What is Sum Insured?
It is the agreed amount that an insurance company will pay to someone or a business who makes a claim in the event of a covered loss. For example, if the subject matter of insurance is a car, the sum insured will cover the cost of a car and other damages that might occur.
What is Current Market Value?
This is the current price of an insured asset in its state at the time of loss. Basically, it is the amount payable for the subject matter of insurance in its condition at the time the loss or damage occurs. In the event of loss, the market value paid by the insurer differs from the market value of your asset at the time of policy purchase. This is because assets depreciate over time thus, making market value non-static.

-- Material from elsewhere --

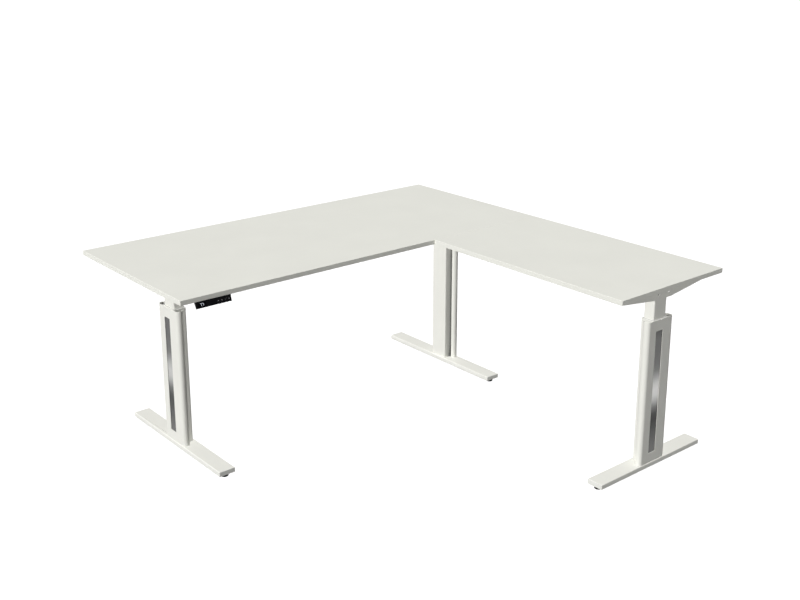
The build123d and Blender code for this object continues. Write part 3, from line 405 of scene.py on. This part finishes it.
def finish_cad_nodes():
    """Give every CAD node its finish and its edges."""
    for entry in record["subparts"]:
        node = nodes[entry["node"]]
        slot = entry["material_slot"]
        node.data.materials.clear()
        node.data.materials.append(FINISHES[slot])
        if slot in EDGE_ROUNDING and not node.name.endswith(SHARP_NODES):
            round_edges(node, EDGE_ROUNDING[slot])


# ------------------------------------------------------------------ hand controller details
# How far the controller's face drops, in millimetres, for how far it leans.
FACE_DROP = 23.5
FACE_LEAN = 6.0
FACE_SLOPE = math.atan2(FACE_DROP, FACE_LEAN)

MARK_THICKNESS = 0.00015
MARK_NOISE_SCALE = 900
MARK_NOISE_DETAIL = 1

DISPLAY_DIGITS = "77"
DIGIT_HEIGHT = 0.0108
DIGIT_WIDTH = 0.0058
DIGIT_STROKE = 0.0013
DIGIT_PITCH = 0.0080
DIGIT_GAP_IN_STROKES = 0.12
DIGIT_DIM = (0.72, 0.76, 0.86)
DIGIT_BRIGHT = (0.82, 0.86, 0.95)
DIGIT_GLOW = 0.40
# Lit segments of each digit: a top, b and c right, d bottom, e left below, g middle.
SEGMENTS = {"1": "bc", "2": "abged", "7": "abc"}

KEY_MARK_DIM = (0.30, 0.30, 0.31)
KEY_MARK_BRIGHT = (0.36, 0.36, 0.37)
KEY_MARK_ROUGHNESS = 0.55
KEY_DIGIT_SCALE = 0.48
KEY_ONE_SHIFT = -0.0010
ARROW_HALF_WIDTH = 0.0022
ARROW_FOOT = -0.0013
ARROW_TIP = 0.0022


def plate(name, outlines, place, mat, body):
    """Flat raised marks: closed outlines in a plane, extruded a little way."""
    mesh = bpy.data.meshes.new(name)
    shape = bmesh.new()
    for outline in outlines:
        bottom = [shape.verts.new((x, y, 0)) for x, y in outline]
        top = [shape.verts.new((x, y, MARK_THICKNESS)) for x, y in outline]
        shape.faces.new(top)
        shape.faces.new(bottom[::-1])
        count = len(outline)
        for i in range(count):
            j = (i + 1) % count
            shape.faces.new((bottom[i], bottom[j], top[j], top[i]))
    bmesh.ops.recalc_face_normals(shape, faces=shape.faces)
    shape.to_mesh(mesh)
    shape.free()
    piece = bpy.data.objects.new(name, mesh)
    mesh.transform(place)
    mesh.materials.append(mat)
    bpy.context.scene.collection.objects.link(piece)
    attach(piece, body)
    return piece


def outer_face(node):
    """Matrix that puts marks on a flat piece of the sloping face: x along, y up, z outwards."""
    low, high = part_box(node)
    tall = high.z - low.z
    deep = high.y - low.y
    slope_sin = math.sin(FACE_SLOPE)
    slope_cos = math.cos(FACE_SLOPE)
    thickness = (tall * slope_cos - deep * slope_sin) / (slope_cos ** 2 - slope_sin ** 2)
    turn = Matrix.Rotation(FACE_SLOPE, 4, "X")
    out = turn @ Vector((0, 0, 1))
    return Matrix.Translation((low + high) / 2 + out * (thickness / 2)) @ turn


def bar(x, y, width, height):
    """One segment of a digit, with pointed ends along its longer side."""
    if width > height:
        tip = height / 2
        return [(x, y + tip), (x + tip, y), (x + width - tip, y), (x + width, y + tip),
                (x + width - tip, y + height), (x + tip, y + height)]
    tip = width / 2
    return [(x + tip, y), (x + width, y + tip), (x + width, y + height - tip),
            (x + tip, y + height), (x, y + height - tip), (x, y + tip)]


def digit_outlines(character, x, scale=1.0):
    """The lit segments of one seven-segment digit whose middle is at x."""
    wide = DIGIT_WIDTH * scale
    high = DIGIT_HEIGHT * scale
    stroke = DIGIT_STROKE * scale
    gap = stroke * DIGIT_GAP_IN_STROKES
    left = x - wide / 2
    right = left + wide - stroke
    foot = -high / 2
    half = (high - stroke) / 2
    middle = foot + half
    lower = foot + stroke / 2 + gap
    upper = middle + stroke / 2 + gap
    across = wide - 2 * gap
    along = half - 2 * gap
    bars = {
        "a": (left + gap, foot + 2 * half, across, stroke),
        "g": (left + gap, middle, across, stroke),
        "d": (left + gap, foot, across, stroke),
        "e": (left, lower, stroke, along),
        "b": (right, upper, stroke, along),
        "c": (right, lower, stroke, along),
    }
    return [bar(*bars[name]) for name in SEGMENTS[character]]


def mark_tone(paint, dim, bright):
    """A faintly uneven tone between two colours."""
    tone = paint.noise(MARK_NOISE_SCALE, MARK_NOISE_DETAIL)
    return paint.ramp(tone, [(NOISE_LOW, dim), (NOISE_HIGH, bright)])


def add_display_digits():
    """Two lit digits in the display window."""
    paint = Paint("display_digits")
    glow = mark_tone(paint, DIGIT_DIM, DIGIT_BRIGHT)
    paint.colour(glow)
    paint.link(glow, paint.shader.inputs["Emission Color"])
    paint.shader.inputs["Emission Strength"].default_value = DIGIT_GLOW
    outlines = []
    for number, character in enumerate(DISPLAY_DIGITS):
        outlines += digit_outlines(character, (number - 0.5) * DIGIT_PITCH)
    piece = plate("display_digits", outlines, outer_face("hand_controller_display"),
                  paint.material, "top")


def add_key_marks():
    """A pale mark on each key: arrows for up and down, numbers for the two memories."""
    paint = Paint("key_marks", roughness=KEY_MARK_ROUGHNESS)
    paint.colour(mark_tone(paint, KEY_MARK_DIM, KEY_MARK_BRIGHT))
    arrow = [(-ARROW_HALF_WIDTH, ARROW_FOOT), (ARROW_HALF_WIDTH, ARROW_FOOT), (0, ARROW_TIP)]
    marks = {
        "key_up": [arrow],
        "key_down": [[(x, -y) for x, y in reversed(arrow)]],
        "key_memory_one": digit_outlines("1", KEY_ONE_SHIFT, KEY_DIGIT_SCALE),
        "key_memory_two": digit_outlines("2", 0, KEY_DIGIT_SCALE),
    }
    for key, outlines in marks.items():
        piece = plate(f"{key}_mark", outlines, outer_face(key), paint.material, key)


# ------------------------------------------------------------------ make the scene
add_camera()
add_lights()
add_floor_and_backdrop()
finish_cad_nodes()
add_display_digits()
add_key_marks()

For example, the cost of your vehicle at the time you chose to purchase an auto insurance cover may have spiked by the time you have a course to make a claim later on in the year. Hence, the price at the time of making the claim is the ‘current market value’.
What is Policy Excess?
This is the amount of money that the policyholder bears whenever claims on an insurance policy are made. It is based on the loss experience, the sum insured, applied rate, and administration costs. Excesses are usually deducted from your claims. For instance, in the event a claim occurs, there is a particular sum that is deducted from the Sum Assured, which is the cost of your own portion of the risk that has been insured. Here is an illustration: Mrs A has been in a fire accident that costs his house and is claiming for N10,000 to cover the cost of repairing damages to his house. The excess on Mr. A’s car insurance policy can be N750. She will not receive N10, 000, but N9250. Usually, the excess should be agreed between the insured or their representative and the insurer.
What is Contribution/Betterment?
This is the sum of money paid when a policyholder decides to replace a lost or damaged insured subject with something that is ‘better’ or of ‘higher grade’ than the lost/damaged subject. The policyholder is responsible for the difference between the original item’s value and the cost of the new item. ‘Contribution’ also comes to play if the same property/item is covered by more than one insurance policy at the same time.
What is an Insurable Interest?
An insurable interest is the legal right of an insured to a property/life covered under an insurance policy. In insurance, it is critical that the insurance asset belongs to the person seeking to procure insurance cover for it. For example, a person cannot insure a car that is not his own, and a tenant cannot insure the property of his/her landlord, but only the content in the home.
What is an Indemnity?
This is a contractual agreement in which the insurance company guarantees compensation for actual or potential losses or damages sustained by the insured. Hence, the insured is expected to be placed at the exact position they were prior to the loss. It also states that the insured is not to profit from their insurance policy. It is noteworthy to mention that insurance policies are designed to cover the value of the at-risk asset appropriately.